##### DATA LISTING
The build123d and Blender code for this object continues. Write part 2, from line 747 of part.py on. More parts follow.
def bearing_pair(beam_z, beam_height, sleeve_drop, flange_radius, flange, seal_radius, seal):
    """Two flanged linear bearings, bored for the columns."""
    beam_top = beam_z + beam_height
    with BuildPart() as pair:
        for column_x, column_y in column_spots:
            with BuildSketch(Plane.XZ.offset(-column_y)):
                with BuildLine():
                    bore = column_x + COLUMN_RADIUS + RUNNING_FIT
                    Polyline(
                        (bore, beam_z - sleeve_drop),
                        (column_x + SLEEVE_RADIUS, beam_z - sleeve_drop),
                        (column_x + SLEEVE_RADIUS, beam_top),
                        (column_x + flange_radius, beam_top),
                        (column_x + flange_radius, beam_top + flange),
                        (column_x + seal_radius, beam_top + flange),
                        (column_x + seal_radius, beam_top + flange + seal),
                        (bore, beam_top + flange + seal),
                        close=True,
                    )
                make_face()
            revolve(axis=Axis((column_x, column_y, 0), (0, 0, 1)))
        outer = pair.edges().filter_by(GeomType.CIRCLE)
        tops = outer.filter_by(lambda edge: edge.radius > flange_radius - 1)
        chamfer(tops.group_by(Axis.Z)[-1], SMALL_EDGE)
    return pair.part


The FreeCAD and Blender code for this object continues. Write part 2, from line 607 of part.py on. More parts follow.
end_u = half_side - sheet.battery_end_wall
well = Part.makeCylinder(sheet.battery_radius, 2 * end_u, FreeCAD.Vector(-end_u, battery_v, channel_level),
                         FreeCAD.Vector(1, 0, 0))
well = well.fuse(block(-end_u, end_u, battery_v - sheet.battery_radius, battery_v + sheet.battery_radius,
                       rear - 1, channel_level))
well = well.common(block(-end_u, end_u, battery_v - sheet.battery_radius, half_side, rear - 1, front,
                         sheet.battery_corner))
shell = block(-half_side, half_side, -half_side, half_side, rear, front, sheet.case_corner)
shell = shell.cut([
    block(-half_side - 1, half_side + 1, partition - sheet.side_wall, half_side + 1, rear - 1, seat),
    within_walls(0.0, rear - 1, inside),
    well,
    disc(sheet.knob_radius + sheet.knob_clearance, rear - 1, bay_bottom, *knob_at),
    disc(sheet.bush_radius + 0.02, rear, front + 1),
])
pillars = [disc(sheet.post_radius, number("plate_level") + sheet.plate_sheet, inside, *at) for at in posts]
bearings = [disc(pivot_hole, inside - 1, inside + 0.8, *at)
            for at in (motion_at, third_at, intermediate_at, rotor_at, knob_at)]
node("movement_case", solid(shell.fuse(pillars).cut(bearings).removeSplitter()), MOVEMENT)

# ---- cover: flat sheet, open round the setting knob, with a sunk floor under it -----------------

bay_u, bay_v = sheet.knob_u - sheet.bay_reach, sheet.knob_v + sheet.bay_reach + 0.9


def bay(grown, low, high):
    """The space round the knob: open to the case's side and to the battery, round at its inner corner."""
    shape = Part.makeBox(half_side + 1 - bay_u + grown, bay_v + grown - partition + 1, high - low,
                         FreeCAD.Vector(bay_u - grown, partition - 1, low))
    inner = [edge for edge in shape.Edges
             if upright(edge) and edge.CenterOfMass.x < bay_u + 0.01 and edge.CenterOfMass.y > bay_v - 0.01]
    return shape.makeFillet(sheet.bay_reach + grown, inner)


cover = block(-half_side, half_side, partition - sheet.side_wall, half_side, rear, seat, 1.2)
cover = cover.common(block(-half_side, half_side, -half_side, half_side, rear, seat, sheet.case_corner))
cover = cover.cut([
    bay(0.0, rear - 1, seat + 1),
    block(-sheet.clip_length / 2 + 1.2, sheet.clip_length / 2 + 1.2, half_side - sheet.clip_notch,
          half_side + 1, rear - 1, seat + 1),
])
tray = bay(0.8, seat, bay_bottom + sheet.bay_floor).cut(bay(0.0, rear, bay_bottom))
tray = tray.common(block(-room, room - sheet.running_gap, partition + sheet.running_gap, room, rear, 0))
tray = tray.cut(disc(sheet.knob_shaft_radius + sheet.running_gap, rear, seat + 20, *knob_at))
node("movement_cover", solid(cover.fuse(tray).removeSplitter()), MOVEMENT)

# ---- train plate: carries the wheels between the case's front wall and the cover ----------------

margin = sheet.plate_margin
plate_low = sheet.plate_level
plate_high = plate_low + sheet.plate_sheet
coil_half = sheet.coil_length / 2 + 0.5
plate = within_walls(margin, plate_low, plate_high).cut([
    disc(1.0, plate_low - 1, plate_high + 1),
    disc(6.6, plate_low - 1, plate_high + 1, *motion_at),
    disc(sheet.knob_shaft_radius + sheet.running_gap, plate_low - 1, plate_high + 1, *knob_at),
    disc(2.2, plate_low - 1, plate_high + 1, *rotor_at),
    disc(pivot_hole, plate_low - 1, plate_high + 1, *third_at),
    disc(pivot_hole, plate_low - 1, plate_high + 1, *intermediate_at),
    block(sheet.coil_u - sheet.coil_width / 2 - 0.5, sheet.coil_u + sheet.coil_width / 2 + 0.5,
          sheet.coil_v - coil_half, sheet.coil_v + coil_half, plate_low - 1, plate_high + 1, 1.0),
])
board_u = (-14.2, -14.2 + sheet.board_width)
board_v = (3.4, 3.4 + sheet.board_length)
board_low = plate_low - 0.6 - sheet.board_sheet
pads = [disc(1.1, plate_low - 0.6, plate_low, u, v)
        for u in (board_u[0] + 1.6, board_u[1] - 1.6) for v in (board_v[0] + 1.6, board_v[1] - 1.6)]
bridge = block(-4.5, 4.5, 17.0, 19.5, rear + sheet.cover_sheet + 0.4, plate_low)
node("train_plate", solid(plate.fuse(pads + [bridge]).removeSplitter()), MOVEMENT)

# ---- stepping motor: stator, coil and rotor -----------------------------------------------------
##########
##### DATA LISTING
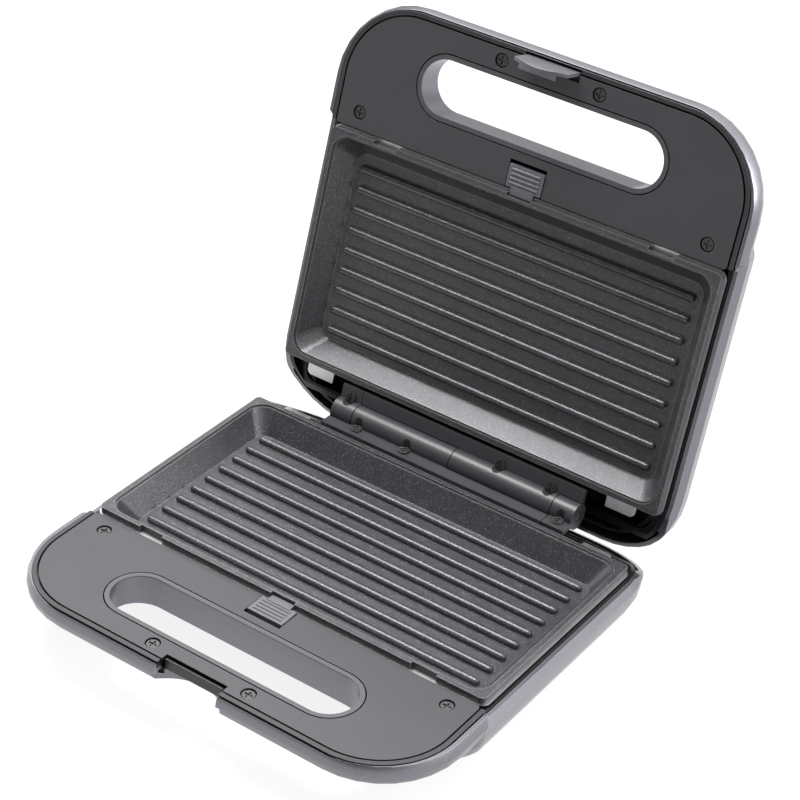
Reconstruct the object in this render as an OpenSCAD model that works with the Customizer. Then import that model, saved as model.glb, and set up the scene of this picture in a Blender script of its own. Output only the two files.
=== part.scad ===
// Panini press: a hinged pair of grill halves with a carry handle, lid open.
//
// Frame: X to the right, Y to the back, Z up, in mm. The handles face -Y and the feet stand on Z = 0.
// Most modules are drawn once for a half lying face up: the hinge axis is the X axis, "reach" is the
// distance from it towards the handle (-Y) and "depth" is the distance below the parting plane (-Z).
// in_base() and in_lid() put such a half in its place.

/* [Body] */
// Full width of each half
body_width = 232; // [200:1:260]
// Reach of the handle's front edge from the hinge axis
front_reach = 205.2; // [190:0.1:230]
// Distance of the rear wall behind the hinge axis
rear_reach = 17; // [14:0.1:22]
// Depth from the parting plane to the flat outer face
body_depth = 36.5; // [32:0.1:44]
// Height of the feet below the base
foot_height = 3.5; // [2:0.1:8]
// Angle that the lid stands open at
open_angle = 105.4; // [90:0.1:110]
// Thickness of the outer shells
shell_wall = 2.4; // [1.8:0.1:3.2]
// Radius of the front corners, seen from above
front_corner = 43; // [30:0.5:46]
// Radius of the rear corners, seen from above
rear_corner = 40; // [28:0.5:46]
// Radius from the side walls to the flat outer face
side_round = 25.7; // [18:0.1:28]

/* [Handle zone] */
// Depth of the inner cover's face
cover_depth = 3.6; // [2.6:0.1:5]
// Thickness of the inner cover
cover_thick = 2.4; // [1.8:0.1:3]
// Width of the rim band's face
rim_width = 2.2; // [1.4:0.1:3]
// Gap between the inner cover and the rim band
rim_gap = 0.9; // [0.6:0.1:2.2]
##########
> EXERCISE INSTRUCTIONS
Go through the material above and copy each line that has the word "object".

> OUTPUT
The build123d and Blender code for this object continues. Write part 2, from line 747 of part.py on. More parts follow.
The FreeCAD and Blender code for this object continues. Write part 2, from line 607 of part.py on. More parts follow.
Reconstruct the object in this render as an OpenSCAD model that works with the Customizer. Then import that model, saved as model.glb, and set up the scene of this picture in a Blender script of its own. Output only the two files.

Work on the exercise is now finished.